WORK TO COMPLETE>
Retype everything from the line that contains "plug_sleeve_contact();" down to the line that contains "obj.matrix_world = world", inclusive, without altering or adding anything.

DATA PROVIDED>
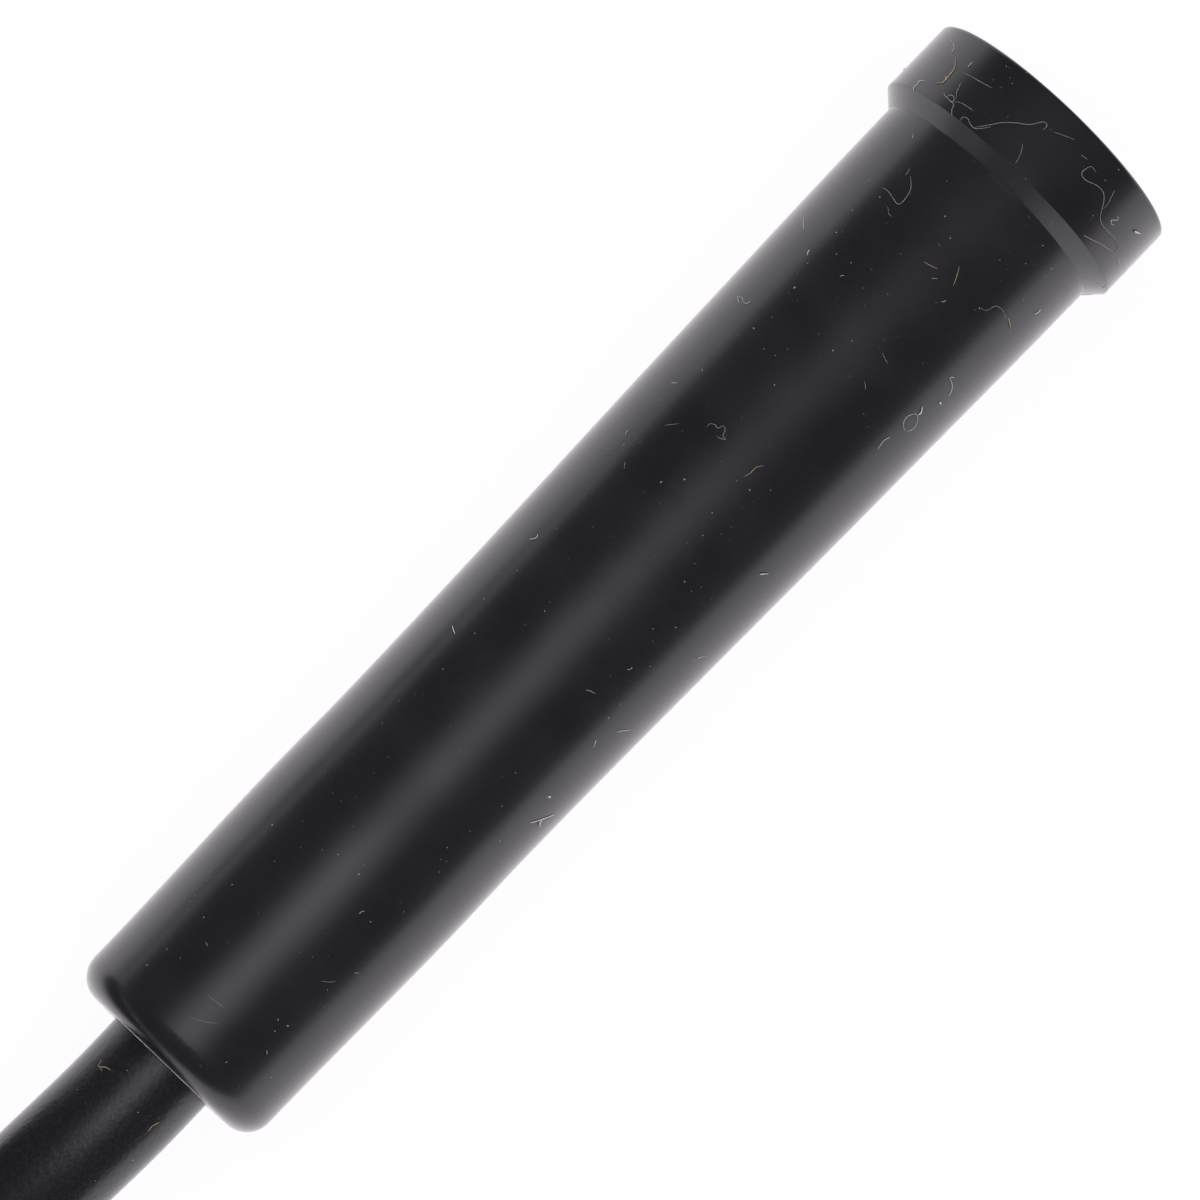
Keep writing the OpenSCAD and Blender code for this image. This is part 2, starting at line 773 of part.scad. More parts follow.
module plug_core(to_z, to_r, turn) on_plug() core(plug_jacket_end + seat_gap, to_z, to_r, turn);

module plug_common_wire() color("#1b1b1b")
    plug_core(hub_z - seat_gap, outer_insulator_r + core_r + 0.05, common_turn);

module plug_focus_wire() color("#e8e8e4")
    plug_core(rear_insulator_z - 0.1, ring_tube_r + core_r + 0.04, focus_turn);

module plug_release_wire() color("#b3261e")
    plug_core(front_insulator_z - 0.1, stem_r + core_r + 0.04, release_turn);

grip_sleeve();
switch_housing();
button_bezel();
push_button();
plunger();
contact_ring();
retaining_clip();
return_spring();
guide_bush();
contact_carrier();
carrier_screw();
common_contact();
focus_contact();
release_contact();
solder_beads();
common_wire();
focus_wire();
release_wire();
cord_ferrule();
cord_inner_end();
cord_lead();
cord_coil();
cord_tail();
plug_cord_end();
plug_boot();
plug_shell();
plug_sleeve_contact();
plug_rear_insulator();
plug_ring_contact();
plug_front_insulator();
plug_tip_contact();
plug_common_wire();
plug_focus_wire();
plug_release_wire();
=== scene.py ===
"""Looks of an electric cable shutter release: soft grip, button, grained cord and three-pole plug.

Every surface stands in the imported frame, in metres. The handle lies along X with its button
end at +X, and the plug lies beside the stored coil with its pin pointing the same way.
"""

import math

import bpy
import numpy as np
from bpy.props import FloatProperty, FloatVectorProperty, IntProperty, PointerProperty
from bpy.types import Operator, Panel, PropertyGroup
from mathutils import Matrix, Vector


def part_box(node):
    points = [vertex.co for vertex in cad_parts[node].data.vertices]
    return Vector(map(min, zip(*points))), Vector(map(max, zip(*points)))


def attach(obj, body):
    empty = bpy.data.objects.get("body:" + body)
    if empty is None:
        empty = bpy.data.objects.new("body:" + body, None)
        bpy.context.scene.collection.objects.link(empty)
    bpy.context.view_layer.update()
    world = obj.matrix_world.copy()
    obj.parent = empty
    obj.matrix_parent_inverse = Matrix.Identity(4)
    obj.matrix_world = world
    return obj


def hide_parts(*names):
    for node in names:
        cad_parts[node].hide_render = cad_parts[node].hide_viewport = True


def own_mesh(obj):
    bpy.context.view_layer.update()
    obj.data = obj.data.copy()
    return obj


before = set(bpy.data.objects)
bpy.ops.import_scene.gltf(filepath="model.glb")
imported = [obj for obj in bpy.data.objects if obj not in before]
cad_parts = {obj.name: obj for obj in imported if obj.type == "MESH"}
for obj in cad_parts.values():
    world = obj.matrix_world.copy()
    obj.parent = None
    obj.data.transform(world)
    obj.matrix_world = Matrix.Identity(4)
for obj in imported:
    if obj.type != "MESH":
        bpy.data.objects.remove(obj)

bl_info = {
    "name": "Cable shutter release",
    "version": (1, 0, 0),
    "blender": (4, 5, 0),
    "location": "View3D > Sidebar > Shutter release",
    "description": "Builds the visible surfaces of a cable shutter release round its packed frame",
    "category": "Object",
}

MM = 0.001
FULL_TURN = 2 * math.pi
HANDLE = "handle"
BUTTON = "button"

# Places that the frame gives. The handle's axis runs along X through HANDLE_AXIS, and the plug's
# through PLUG_AXIS.
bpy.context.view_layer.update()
GRIP_LOW, GRIP_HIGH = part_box("grip_sleeve")
COLLAR_R = (GRIP_HIGH.z - GRIP_LOW.z) / 2
CORD_FACE = GRIP_LOW.x
HANDLE_LENGTH = GRIP_HIGH.x - CORD_FACE
HANDLE_AXIS = np.array([CORD_FACE, 0.0, (GRIP_HIGH.z + GRIP_LOW.z) / 2])
JACKET_LOW, JACKET_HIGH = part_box("plug_cord_end")
CORD_R = (JACKET_HIGH.z - JACKET_LOW.z) / 2
PLUG_AXIS = np.array([JACKET_LOW.x, *((JACKET_LOW + JACKET_HIGH) / 2)[1:]])


def linear(code):
    """Linear colour of an sRGB hex value such as #26262a."""
    srgb = np.array([int(code[k:k + 2], 16) / 255 for k in (1, 3, 5)])
    return tuple(np.where(srgb <= 0.04045, srgb / 12.92, ((srgb + 0.055) / 1.055) ** 2.4))


def size(name, description, millimetres):
    """A length that a user may change."""
    return FloatProperty(name=name, description=description, default=millimetres * MM,
                         min=0.0, unit="LENGTH", precision=5)


def colour(name, description, code):
    """A finish's colour that a user may change."""
    return FloatVectorProperty(name=name, description=description, default=linear(code),
                               subtype="COLOR", size=3, min=0.0, max=1.0)


class GripSizes(PropertyGroup):
    """Outline of the soft grip. Distances run from the face that the cord leaves."""

    tail_r: size("Tail radius", "Radius just after the rounded cord end", 4.8)
    tail_round: size("Tail rounding", "Radius of the rounded edge at the cord end", 1.2)
    swell_at: size("Swell at", "Distance of the slight swell", 11.5)
    swell_r: size("Swell radius", "Radius at the swell", 4.935)
    waist_at: size("Waist at", "Distance of the waist", 15.8)
    waist_r: size("Waist radius", "Radius at the waist", 4.9)
    taper_at: size("Taper at", "Distance of a station on the long taper", 37.0)
    taper_r: size("Taper radius", "Radius at that station", 5.265)
    neck_r: size("Neck radius", "Radius where the grip meets the collar's bevel", 5.41)
    collar_length: size("Collar length", "Length of the collar without its bevel", 3.3)
    cord_hole_r: size("Cord hole radius", "Radius of the hole that the cord leaves", 2.58)
    end_wall: size("End wall", "Thickness of the wall at the cord end", 1.6)
    tube_bore_r: size("Tube bore radius", "Radius of the bore round the switch tube", 3.82)
    head_at: size("Head at", "Distance of the shoulder where the bore widens", 44.08)
    head_bore_r: size("Head bore radius", "Radius of the wide bore in the collar", 4.72)
    mouth_bevel: size("Mouth bevel", "Width of the bevel inside the rim", 0.25)
    edge_round: size("Edge rounding", "Radius of the moulded edges", 0.07)
    waviness: size("Waviness", "Height of the soft waves that a moulded rubber skin keeps", 0.006)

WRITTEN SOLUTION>
plug_sleeve_contact();
plug_rear_insulator();
plug_ring_contact();
plug_front_insulator();
plug_tip_contact();
plug_common_wire();
plug_focus_wire();
plug_release_wire();
=== scene.py ===
"""Looks of an electric cable shutter release: soft grip, button, grained cord and three-pole plug.

Every surface stands in the imported frame, in metres. The handle lies along X with its button
end at +X, and the plug lies beside the stored coil with its pin pointing the same way.
"""

import math

import bpy
import numpy as np
from bpy.props import FloatProperty, FloatVectorProperty, IntProperty, PointerProperty
from bpy.types import Operator, Panel, PropertyGroup
from mathutils import Matrix, Vector


def part_box(node):
    points = [vertex.co for vertex in cad_parts[node].data.vertices]
    return Vector(map(min, zip(*points))), Vector(map(max, zip(*points)))


def attach(obj, body):
    empty = bpy.data.objects.get("body:" + body)
    if empty is None:
        empty = bpy.data.objects.new("body:" + body, None)
        bpy.context.scene.collection.objects.link(empty)
    bpy.context.view_layer.update()
    world = obj.matrix_world.copy()
    obj.parent = empty
    obj.matrix_parent_inverse = Matrix.Identity(4)
    obj.matrix_world = world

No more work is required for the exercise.